- Unrated DVD cover
- Genre: Biographical Drama
- Based on: X-Rated by David McCumber
- Screenplay by: David Hollander Norman Snider
- Directed by: Emilio Estevez
- Starring: Charlie Sheen Emilio Estevez
- Theme music composer: Tyler Bates
- Country of origin: United States
- Original language: English

Production
- Producer: Allan Marcil
- Cinematography: Paul Sarossy
- Editor: Craig Bassett
- Running time: 115 minutes
- Production company: District

Original release
- Network: Showtime
- Release: January 25, 2000

= Rated X (film) =

2000 Showtime television

Rated X is a 2000 American television film starring brothers Charlie Sheen and Emilio Estevez, with the latter also directing.
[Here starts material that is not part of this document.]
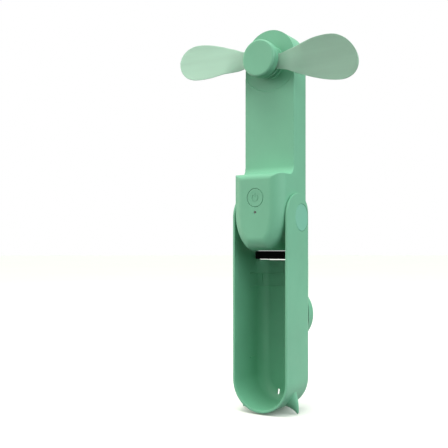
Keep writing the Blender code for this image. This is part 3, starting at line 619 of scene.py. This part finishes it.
def shape_motor_seat(shell):
    """The shallow dish in the head, the neck round the shaft, and the holes for bearing and screws."""
    facing = (0, 1, 0)
    hub = point(0, 0, MOTOR_HEIGHT)
    dish = [(ARM_FACE - 2, DISH_RADIUS + 0.4), (ARM_FACE, DISH_RADIUS + 0.2)]
    dish += [(ARM_FACE + 0.2, DISH_RADIUS), (ARM_FACE + DISH_DEPTH, DISH_RADIUS - 0.25)]
    cut(shell, turned("dish", point(0, 0, HEAD_HEIGHT), facing, dish, 160))
    neck = [(NECK_FRONT, NECK_RADIUS - 0.5)]
    for t in (0.75, 0.5, 0.25, 0):
        turn = t * pi / 2
        neck.append((NECK_FRONT + 0.5 - 0.5 * sin(turn), NECK_RADIUS - 0.5 + 0.5 * cos(turn)))
    neck += [(ARM_FACE - 0.6, NECK_RADIUS), (ARM_FACE - 0.6, NECK_RADIUS + 1.5)]
    neck += [(ARM_FACE - 0.3, NECK_RADIUS + 1.8), (ARM_FACE + 1.0, NECK_RADIUS + 1.8)]
    add(shell, turned("neck", hub, facing, neck, 96))
    start = NECK_FRONT - 2
    bearing = [(start, BEARING_HOLE), (MOTOR_WALL_BACK, BEARING_HOLE)]
    cut(shell, turned("bearing_hole", hub, facing, bearing, 48))
    head = [(start, SCREW_HEAD_HOLE), (NECK_FRONT + 1.6, SCREW_HEAD_HOLE)]
    shank = [(start, SCREW_SHANK_HOLE), (MOTOR_WALL_BACK, SCREW_SHANK_HOLE)]
    for side in (-1, 1):
        place = point(0, 0, MOTOR_HEIGHT + side * SCREW_OFFSET)
        cut(shell, turned("head_hole", place, facing, head, 32))
        cut(shell, turned("shank_hole", place, facing, shank, 24))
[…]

Based on the nonfiction book X-Rated by David McCumber, the film chronicles the story of the Mitchell brothers, Jim and Artie, who were pioneers in the pornography and strip club businesses in San Francisco in the 1970s and 1980s. The film focuses on the making of their most profitable film, Behind the Green Door. It also portrays Artie's descent into drug addiction.

==Cast==
- Charlie Sheen as Artie Jay Mitchell
  - Robert Clark as Teenage Artie Mitchell
- Emilio Estevez as James Lloyd "Jim" Mitchell
  - Taylor Estevez as Teenage Jim Mitchell
- Geoffrey Blake as Michael Kennedy
- Rafer Weigel as Lionel
- Tracy Hutson as Marilyn Chambers
- Royce Hercules as Johnnie Keyes
- Megan Ward as Meredith Bradford
- Danielle Brett as Adrienne
- Terry O'Quinn as J.R. Mitchell
- Nicole de Boer as Karen Mitchell
- Deborah Grover as Georgia Mae Mitchell
- Kim Poirier as Jamie, The Actress

==Production==
The film was shot in Hamilton, Ontario, and Toronto, Ontario.

==Release==
Rated X was first screened at the 2000 Sundance Film Festival on January 25, 2000 before making its network debut on May 13.

==Reception==
Rated X received mixed-to-negative critical reviews. The film holds a 33% rating on Rotten Tomatoes based on nine reviews.

==Bibliography==
- David McCumber (2000). "X-Rated"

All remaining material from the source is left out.